2. What are the community’s needs for the network?
Research Strategies:
- Workshop
- Field
Methodologies:
- Stakeholder analysis
- Interview
Actions:
- Business plan was created.
- Interview with Petra van Dijk representative of MindLabs.
3. How can Datastic make a network using the tools (Web scraping, NLP, Graphs) that are chosen?
Research Strategies:
- Library
- Workshop
- Lab
- Field
- Showroom
Methodologies:
- Expert interview
- Prototyping
- Product review
- Code review
Actions:
- Throughout the project lifespan several prototypes of application were created to test and gain more knowledge about the technology.
- Weekly meetings with Flooid partners to evaluate the current versions of software.
- Monthly meetings and workshops with EyeOnText, experts in NLP.
4. How can the data from the network be stored?
Research Strategies:
- Library
- Workshop
- Field
Methodologies:
- Literature study
- Exploration of available tools
Actions:
- Extracted data from websites were stored locally on Datastic’s devices and were updated via GitHub.
5. How can the network be presented to the end-user?
Research Strategies:
- Workshop
- Showroom
- Field
Methodologies:
- Prototype
- Observation
- Available product analysis
- Peer review
Actions:
- The prototype presented to the end-user and their interaction with it was evaluated.
- Research how we can replace the Neo4j web application so it will be more intuitive for the end-user.

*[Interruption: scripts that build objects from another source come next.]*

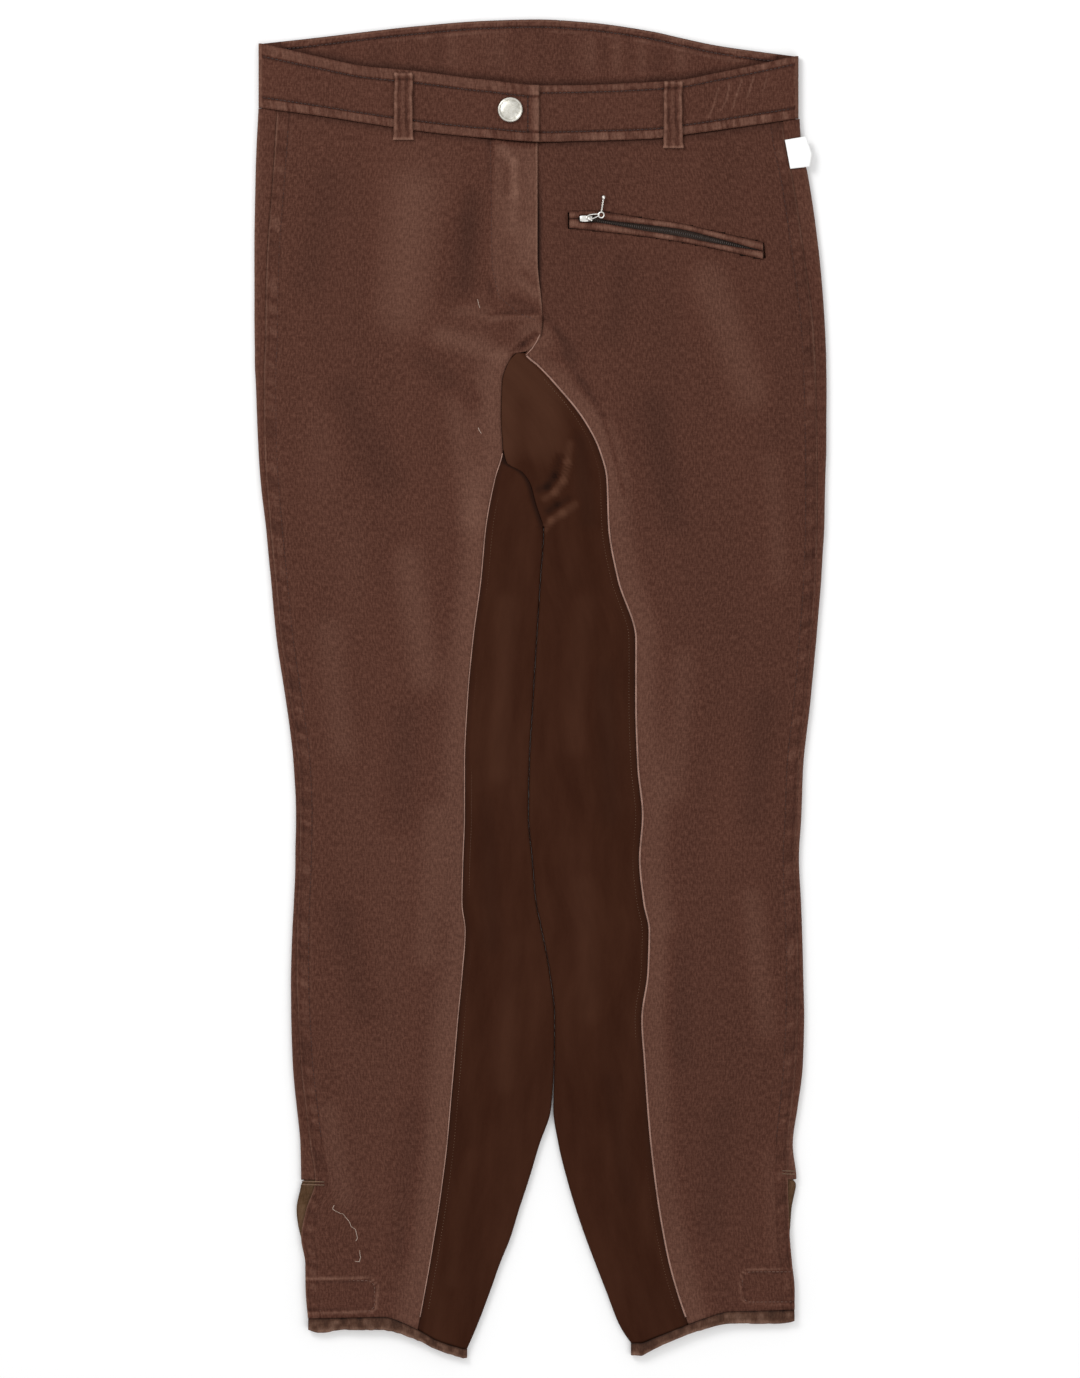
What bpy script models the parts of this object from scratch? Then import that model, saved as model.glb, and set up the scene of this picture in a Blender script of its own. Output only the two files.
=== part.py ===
"""Riding pants laid flat with the front up, made piece by piece at real size.

The cloth is a flattened tube. Its under layer rests on the surface, its upper layer lies on it, and
each layer turns into the other in a rounded fold. A piece is a stretch of that tube between two seams.
Tables and sizes are in millimetres: x to the wearer's left, y up the garment, z off the surface.
"""

import math
from collections import namedtuple

import bmesh
import bpy

MM = 0.001

# Walls
CLOTH = 1.2
BAND = 2.4
HEM = 1.6
WELT = 1.8
TAPE = 0.8
LOOP = 1.5
LABEL = 0.8

# Clearances between neighbouring pieces
GAP = 0.3
HALF_GAP = GAP / 2

# Heights of the middle of the upper layer
LEG_RISE = 3.8
WAIST_RISE = 5.0
PUFF = 1.2
FLY_RISE = CLOTH + GAP
TAB_RISE = BAND + GAP

# Places up the garment
WAIST_ROW = 388
FLY_FOOT = 263
SEAT_TOP = 250
CROTCH = 115
VENT_TOP = -349
HEM_ROW = -446
SUEDE_TOPS = {"right": 160, "left": 238}

# Where the rows start to bend to the waist seam and to the hem, and where the waist starts to rise
WAIST_BEND = 260
HEM_BEND = -330
WAIST_RISE_FOOT = 320

# How far from the folds and the waist the soft filling takes to reach its height
FLAT_EDGE = 3
OUTER_FILL = 60
FOLD_FILL = 40
HIP_FILL = 70

# Places across the garment
CENTRE_BACK = 14
RIGHT_WAIST = -200
LEFT_WAIST = 183
UNDERLAP_END = -32
TAB_END = -1.3
BAND_UNDERLAP_END = -33

# Hardware
BUTTON_AT = (-21.4, 409.9)
BUTTON_DIAMETER = 17.7
BUTTON_HEIGHT = 2.6
SLIDER_AT = (32.3, 333.2)
SLIDER_SIZE = (8.7, 4.4, 2.8)
CROWN_AT = (34.6, 332.9)
CROWN_WIDTH = 2.0
CROWN_RADIUS = 1.5
BAR_RADIUS = 0.5
PULL_WIRE = 0.45
RING_AT = (43.0, 335.8)
RING_RADIUS = 2.0
RING_WIRE = 0.55
PULL_END_AT = (44.7, 348.0)
PULL_END_RADIUS = 1.7
LOOP_WIDTH = 13.4
LOOP_BOW = 0.9

# Columns of points across the pieces, closer beside the fly
FRONT_COLUMNS = (0, 0.15, 0.31, 0.47, 0.62, 0.755, 0.825, 0.91, 1)
UNDER_COLUMNS = 7
WING_COLUMNS = 4
LOWER_COLUMNS = 5
FOLD_STEPS = 5
ROW_SPACING = 17

Section = namedtuple(
    "Section",
    "y right_outer right_side right_front right_back right_fold "
    "left_fold left_back left_front left_side left_outer",
)

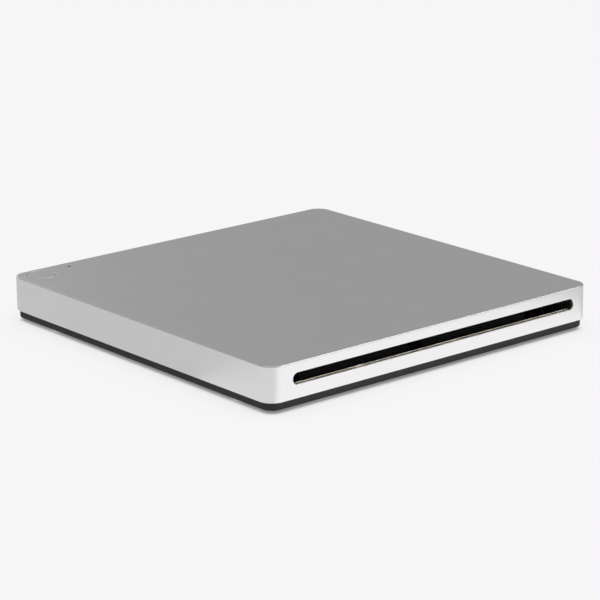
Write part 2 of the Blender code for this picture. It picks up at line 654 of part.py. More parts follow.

6. How can this project be transformed into a business
Research Strategies:
- Library
- Field
Methodologies:
- SWOT analysis
- Stakeholder analysis
Actions:
- Business plan.
About the project group
The group has different educational backgrounds including Industrial engineering and management, IT and business, IT and software, and finance. The group worked in an Agile way using Scrum. The project was divided into sprints where each sprint lasted for one week. The group worked 24 hours per week meaning 3 working days were fully booked by this project.